March 23, 2026

Latest RBA Rate Hike, Middle East Conflict & What It Means for Australian Property

The RBA has once again hiked the cash rate, now to 4.1%, with two more hikes expected and markets pricing in 4.6% by December 2026. The driving force is the Middle East conflict, which has led to the closure of the Strait of Hormuz, the chokepoint for 20% of the world’s entire oil supply.

The RBA has lifted the cash rate to 4.1% and the property headlines are, predictably, getting louder. On this episode of the Positive Property Show, hosts George Markoski and Christina Markoski give Australian property investors a clear-eyed picture of what is happening in Australia in the midst of the global oil crisis and what to do about it.

The RBA hiked AGAIN

The RBA has just implemented a back-to-back hike. The Middle East conflict has choked the Strait of Hormuz, cutting off roughly 20% of global oil supply. Fuel prices have surged as a result, with petrol jumping from $70 to over $104 per barrel in a very short window. That spike is inflationary, and the RBA responded by raising rates.

George’s argument is blunt: raising rates cannot fix a supply problem. When inflation is driven by a shortage of fuel, the solution is more supply, not reduced demand. People still need to eat, travel, and heat their homes regardless of what the cash rate says. Markets are now pricing in a cash rate of 4.6% by December 2026. If that trajectory holds, it adds real and sustained pressure to household budgets with limited impact on the underlying cause of inflation.

George draws a direct comparison to the GFC, when the RBA hiked aggressively and then slashed rates fast the moment recession hit. His read: if the Middle East conflict drags on and tips the global economy into recession, the RBA will cut hard and fast again. For prepared property investors, that is not a threat. It is an opportunity.

Australia’s dwindling fuel supply

As of the episode’s recording, Australia has just 10 to 18 days of real, usable fuel supply left once tankers not yet on Australian soil are stripped out of the official figures.

The Prime Minister’s reported 36-day figure includes fuel sitting in vessels that can legally be diverted to whoever pays more. That gap between the headline figure and the actual on-ground reality is why George argues the RBA’s rate hikes are a blunt instrument aimed at the wrong problem entirely. Cutting demand does nothing when the supply chain itself is broken.

The impact of the oil crisis on your mortgage

In light of the March 17 rate hike, mortgages are expected to be heavily impacted. On a $740,000 loan at 4.1%, monthly repayments sit at around $4,413. If the rate climbs to 4.6% as futures markets suggest, that rises to roughly $4,652, an additional $473 per month on the average mortgage compared to where rates sat before this hiking cycle began. That is $5,676 a year disappearing from household cashflow.

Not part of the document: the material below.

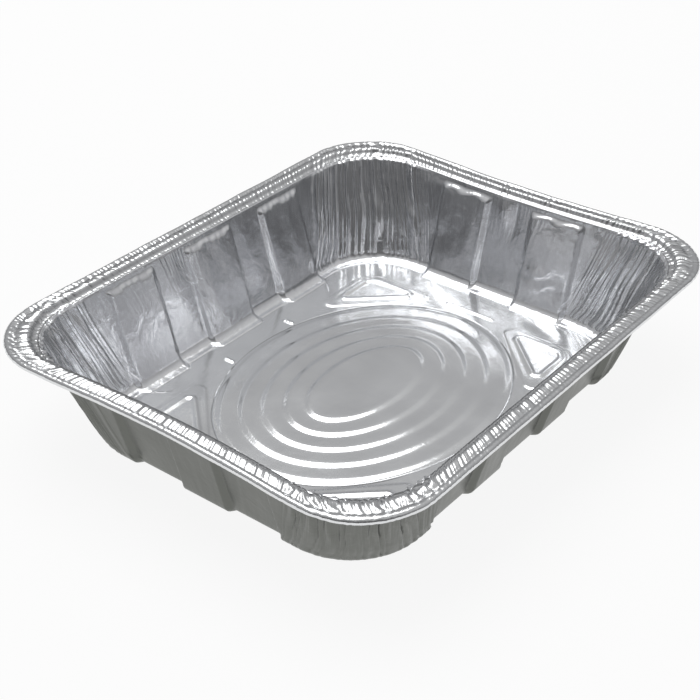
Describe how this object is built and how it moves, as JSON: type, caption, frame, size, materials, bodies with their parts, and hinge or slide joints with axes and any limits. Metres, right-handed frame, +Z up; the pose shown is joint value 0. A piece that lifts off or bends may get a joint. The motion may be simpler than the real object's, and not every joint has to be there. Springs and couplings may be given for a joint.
{
  "type": "foil roasting pan",
  "caption": "Rectangular pressed aluminium foil pan with rounded gathered corners, stepped wall panels, terraced floor and a rolled rim.",
  "frame": {"origin": "middle of the pan on the plane that the underside of the floor rests on", "axes": "+X along the long side, +Y along the short side, +Z up out of the pan's mouth"},
  "size_m": [0.324, 0.2636, 0.0635],
  "materials": {
    "foil": "bright rolled foil"
  },
  "bodies": {
    "root": {"foil_pan": "foil"}
  },
  "joints": []
}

Despite this pressure, demand at the entry level of the market is not collapsing. George notes that 31,500 first home buyers purchased property in Q4 2025, the highest figure in three years. That level of activity is keeping a firm floor under entry-level prices, much like it did through the GFC. The bottom end of the market is being supported from below while the top end faces the most exposure to any further rate movement.

How to navigate the rate hike

The Positive Property strategy remains reliable wherever the rates land: buy in the right suburbs using demand fundamentals. Get the right structure in place from day one. Use interest-only loans, depreciation schedules, and an ITWV to manage cashflow. Hold long term and let compounding work.

Rate cycles come and go. Australia’s structural housing shortage has not changed. The investors who built wealth through the GFC and through COVID were not the ones waiting for the perfect moment. They were already in the market, in the right properties, with the right structure, letting time do the heavy lifting.